If this is unclear, I can send my revised parse_bi500.py and core.py code.

Thanks!
mike
praneethratna commented 9 months ago

Hey @jmjech Thanks for testing out the code locally on sample data and informing me about the errors.

  1. The reason i have used None earlier since as mentioned by you the BI500 files don't have a true suffix and it isn't necessary for such a check. I have changed it to validate_ext("") as suggested and it works fine now.
  2. I have also re-arranged the lines __init__ to solve the errors regarding the initialisation.
  3. The error caused after that is due to offset and count values being used from -Vlog instead of -Ping while unpacking -Data file and there is difference in pings in both the files as discussed and also due a mistake in START_FORMAT value which i have rectified.

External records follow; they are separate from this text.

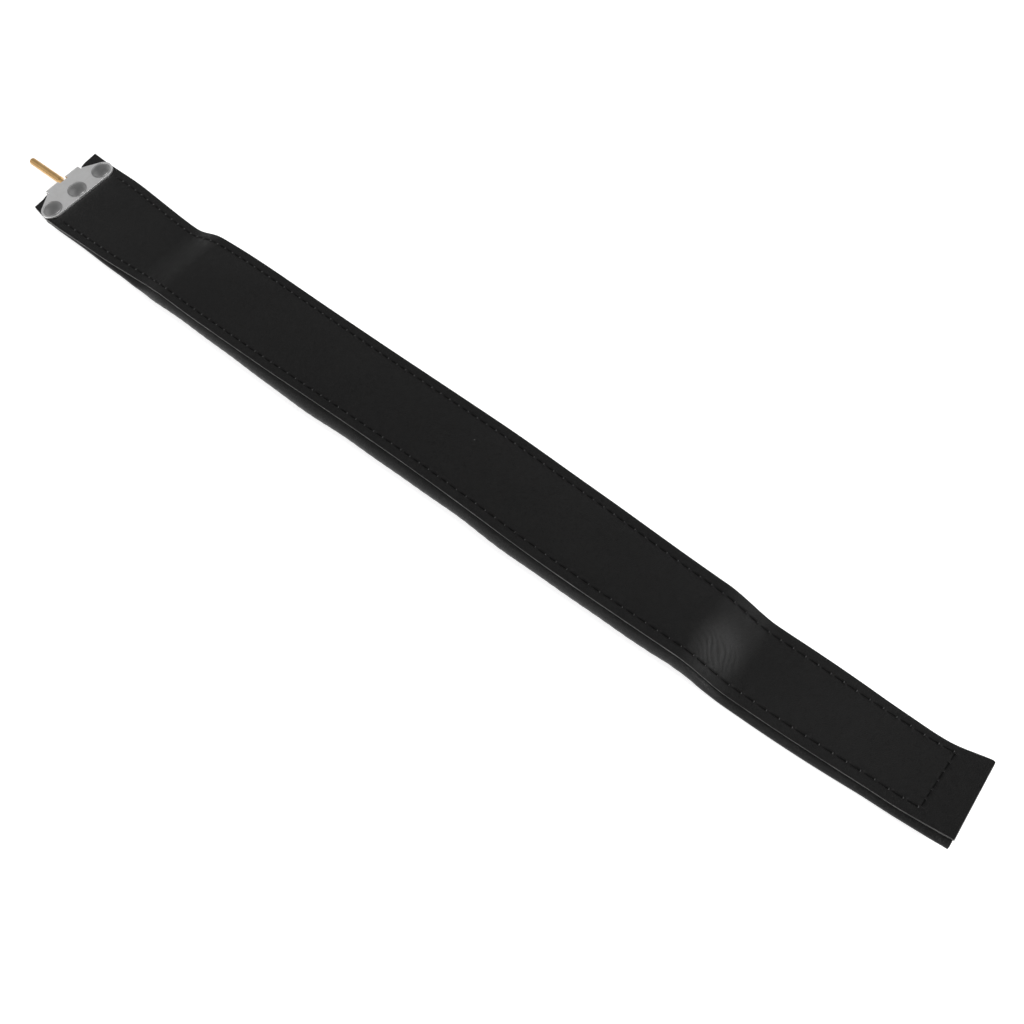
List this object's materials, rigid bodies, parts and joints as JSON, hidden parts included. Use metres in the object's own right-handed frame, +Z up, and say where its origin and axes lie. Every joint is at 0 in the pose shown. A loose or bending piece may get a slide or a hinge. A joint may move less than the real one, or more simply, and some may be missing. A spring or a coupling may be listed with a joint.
{
  "type": "accordion bass strap",
  "caption": "Flat padded leather strap with a riveted folded end plate and a swinging threaded draw rod at one end and a plain sewn tab at the other.",
  "frame": {"origin": "centre of the whole part's footprint, on the surface that the strap lies on", "axes": "+X along the strap from the rod end to the plain end, +Y across the strap, +Z up out of the face leather"},
  "size_m": [0.5326, 0.047, 0.011],
  "materials": {
    "face_leather": "black satin, fine grain, raw cut edges",
    "lining_leather": "black soft leather, turned edge",
    "core_strip": "woven tape",
    "foam": "soft open foam",
    "thread": "waxed black thread",
    "end_plate": "zinc-plated sheet, satin",
    "rivet": "dark gunmetal, semi-gloss",
    "rod": "bright turned brass"
  },
  "bodies": {
    "padded_middle": {"foam_pad": "foam", "face_leather_pad": "face_leather", "core_strip_pad": "core_strip", "lining_leather_pad": "lining_leather", "needle_thread_far_pad": "thread", "needle_thread_near_pad": "thread", "bobbin_thread_far_pad": "thread", "bobbin_thread_near_pad": "thread"},
    "plate_end": {"end_plate": "end_plate", "face_leather_plate_end": "face_leather", "core_strip_plate_end": "core_strip", "lining_leather_plate_end": "lining_leather", "needle_thread_far_plate_end": "thread", "needle_thread_near_plate_end": "thread", "bobbin_thread_far_plate_end": "thread", "bobbin_thread_near_plate_end": "thread", "rivet_cap_near": "rivet", "rivet_post_near": "rivet", "rivet_cap_middle": "rivet", "rivet_post_middle": "rivet", "rivet_cap_far": "rivet", "rivet_post_far": "rivet"},
    "plain_end": {"face_leather_plain_end": "face_leather", "core_strip_plain_end": "core_strip", "lining_leather_plain_end": "lining_leather", "needle_thread_far_plain_end": "thread", "needle_thread_near_plain_end": "thread", "bobbin_thread_far_plain_end": "thread", "bobbin_thread_near_plain_end": "thread", "needle_thread_cross_seam": "thread", "bobbin_thread_cross_seam": "thread"},
    "draw_rod": {"draw_rod": "rod", "cross_bar": "rod"}
  },
  "joints": [
    {"name": "plate_end_flex", "type": "hinge", "parent": "padded_middle", "child": "plate_end", "pos_m": [-0.1787, 0, 0.004], "axis": [0, 1, 0], "range_deg": [-60, 60], "stiffness_Nm_per_rad": 0.03},
    {"name": "plain_end_flex", "type": "hinge", "parent": "padded_middle", "child": "plain_end", "pos_m": [0.2033, 0, 0.002], "axis": [0, 1, 0], "range_deg": [-60, 60], "stiffness_Nm_per_rad": 0.03},
    {"name": "rod_swing", "type": "hinge", "parent": "plate_end", "child": "draw_rod", "pos_m": [-0.2368, 0, 0.004], "axis": [0, 1, 0], "range_deg": [-25, 25]}
  ]
}
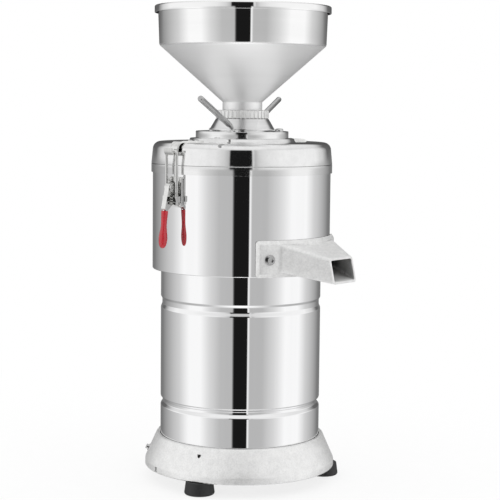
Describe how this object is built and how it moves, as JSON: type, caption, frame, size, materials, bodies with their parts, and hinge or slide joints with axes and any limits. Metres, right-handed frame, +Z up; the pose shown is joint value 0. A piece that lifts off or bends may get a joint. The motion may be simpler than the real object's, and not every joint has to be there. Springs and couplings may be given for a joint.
{
  "type": "nut butter machine",
  "caption": "Upright commercial nut grinder: conical steel hopper, adjustable grinding head, latched lid, steel shells, cast spout and cast base on rubber feet.",
  "frame": {"origin": "on the floor plane under the machine axis", "axes": "+Z up along the machine axis, -Y out of the spout, +X to the right when facing the spout"},
  "size_m": [0.3032, 0.3347, 0.658],
  "materials": {
    "cast_base": "sand-blasted casting",
    "cast_spout": "sand-blasted casting with a bright flange edge",
    "shell_steel": "mirror polished stainless sheet",
    "hopper_steel": "mirror polished spun stainless",
    "lid_metal": "polished casting",
    "bowl_cast": "turned casting",
    "turned_metal": "turned and polished",
    "ring_metal": "matt, fluted",
    "rod_steel": "polished rod",
    "latch_steel": "pressed stainless",
    "grip_vinyl": "glossy dipped vinyl",
    "screw_steel": "stainless screw",
    "foot_rubber": "matt",
    "seal_rubber": "matt",
    "black_plastic": "moulded",
    "disc_stone": "bonded emery",
    "motor_iron": "laminated and cast",
    "winding_copper": "varnished copper"
  },
  "bodies": {
    "frame": {"base_casting": "cast_base", "cable_gland": "black_plastic", "capacitor": "black_plastic", "earth_screw": "screw_steel", "flange_screw_1": "screw_steel", "flange_screw_2": "screw_steel", "flange_screw_3": "screw_steel", "foot_screw_1": "screw_steel", "foot_screw_2": "screw_steel", "foot_screw_3": "screw_steel", "grinding_bowl": "bowl_cast", "guide_flange": "turned_metal", "left_catch_plate": "latch_steel", "left_latch_base": "latch_steel", "left_spout_bolt": "screw_steel", "lid": "lid_metal", "lid_gasket": "seal_rubber", "lower_bearing": "turned_metal", "lower_bell": "motor_iron", "lower_shell": "shell_steel", "lower_winding": "winding_copper", "right_catch_plate": "latch_steel", "right_latch_base": "latch_steel", "right_spout_bolt": "screw_steel", "rubber_foot_1": "foot_rubber", "rubber_foot_2": "foot_rubber", "rubber_foot_3": "foot_rubber", "shaft_seal": "seal_rubber", "spout": "cast_spout", "spout_gasket": "seal_rubber", "stator_core": "motor_iron", "switch_frame": "black_plastic", "upper_bearing": "turned_metal", "upper_bell": "motor_iron", "upper_shell": "shell_steel", "upper_winding": "winding_copper"},
    "rotor": {"motor_shaft": "turned_metal", "rotor_core": "motor_iron", "cooling_fan": "black_plastic", "disc_holder": "bowl_cast", "rotating_disc": "disc_stone", "feed_screw": "turned_metal"},
    "sleeve": {"feed_sleeve": "turned_metal", "static_disc": "disc_stone"},
    "hub": {"adjusting_hub": "turned_metal", "front_handle": "rod_steel", "rear_handle": "rod_steel"},
    "ring": {"lock_ring": "ring_metal"},
    "hopper": {"hopper": "hopper_steel", "hopper_spigot": "hopper_steel"},
    "rocker": {"switch_rocker": "black_plastic"},
    "left_lever": {"left_latch_lever": "latch_steel", "left_latch_grip": "grip_vinyl"},
    "left_bail": {"left_latch_bail": "latch_steel", "left_latch_trunnion": "latch_steel"},
    "right_lever": {"right_latch_lever": "latch_steel", "right_latch_grip": "grip_vinyl"},
    "right_bail": {"right_latch_bail": "latch_steel", "right_latch_trunnion": "latch_steel"}
  },
  "joints": [
    {"name": "rotor_spin", "type": "hinge", "parent": "frame", "child": "rotor", "pos_m": [0, 0, 0.2], "axis": [0, 0, 1], "continuous": true},
    {"name": "grind_lift", "type": "slide", "parent": "frame", "child": "sleeve", "axis": [0, 0, 1], "range_m": [-0.00033, 0.00067]},
    {"name": "hub_turn", "type": "hinge", "parent": "sleeve", "child": "hub", "pos_m": [0, 0, 0.495], "axis": [0, 0, 1], "range_deg": [-60, 120]},
    {"name": "ring_turn", "type": "hinge", "parent": "sleeve", "child": "ring", "pos_m": [0, 0, 0.51], "axis": [0, 0, 1], "range_deg": [0, 30]},
    {"name": "hopper_lift", "type": "slide", "parent": "sleeve", "child": "hopper", "axis": [0, 0, 1], "range_m": [0, 0.06]},
    {"name": "rocker_tip", "type": "hinge", "parent": "frame", "child": "rocker", "pos_m": [0, 0.1101, 0.18], "axis": [1, 0, 0], "range_deg": [-16, 0]},
    {"name": "left_lever_turn", "type": "hinge", "parent": "frame", "child": "left_lever", "pos_m": [-0.13249, 0.01159, 0.412], "axis": [0.0872, 0.9962, 0], "range_deg": [0, 100]},
    {"name": "left_bail_turn", "type": "hinge", "parent": "left_lever", "child": "left_bail", "pos_m": [-0.13093, 0.01145, 0.39708], "axis": [0.0872, 0.9962, 0], "range_deg": [-82, 0]},
    {"name": "right_lever_turn", "type": "hinge", "parent": "frame", "child": "right_lever", "pos_m": [0.13249, -0.01159, 0.412], "axis": [-0.0872, -0.9962, 0], "range_deg": [0, 100]},
    {"name": "right_bail_turn", "type": "hinge", "parent": "right_lever", "child": "right_bail", "pos_m": [0.13093, -0.01145, 0.39708], "axis": [-0.0872, -0.9962, 0], "range_deg": [-82, 0]}
  ],
  "couplings": [
    {"joint": "grind_lift", "follows": "hub_turn", "m_per_rad": 0.00031831},
    {"joint": "left_bail_turn", "follows": "left_lever_turn", "ratio": -0.82},
    {"joint": "right_bail_turn", "follows": "right_lever_turn", "ratio": -0.82}
  ]
}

You can now pull the latest code changes and everything should work fine on the parser part. Since, we don't have set_groups_bi500.py setup yet we cannot test code using open_raw method but can test the parser as follows:

>>> from echopype.convert.parse_bi500 import ParseBI500
>>> parser = ParseBI500(str('/home/praneeth/echopype/test_ek500'), None)
>>> parser.parse_raw()

where test_ek500 is a folder containing -Data, -Ping, -Vlog, -Info, -Work, -Snap files corresponding to prefix N031-S445-S2000008-F011990-T01-D20000913-T103336. You can access the parsed data of -Data file using parser.unpacked_data and that of rest of the files using parser.parameters.

jmjech commented 8 months ago

Hi @praneethratna. I successfully imported BI500 data and was able to produce a couple of echograms! One thing that needs to be done is convert the values that have been read from the data file to dB. You do that by multiplying by 10*log_base_10(2)/256.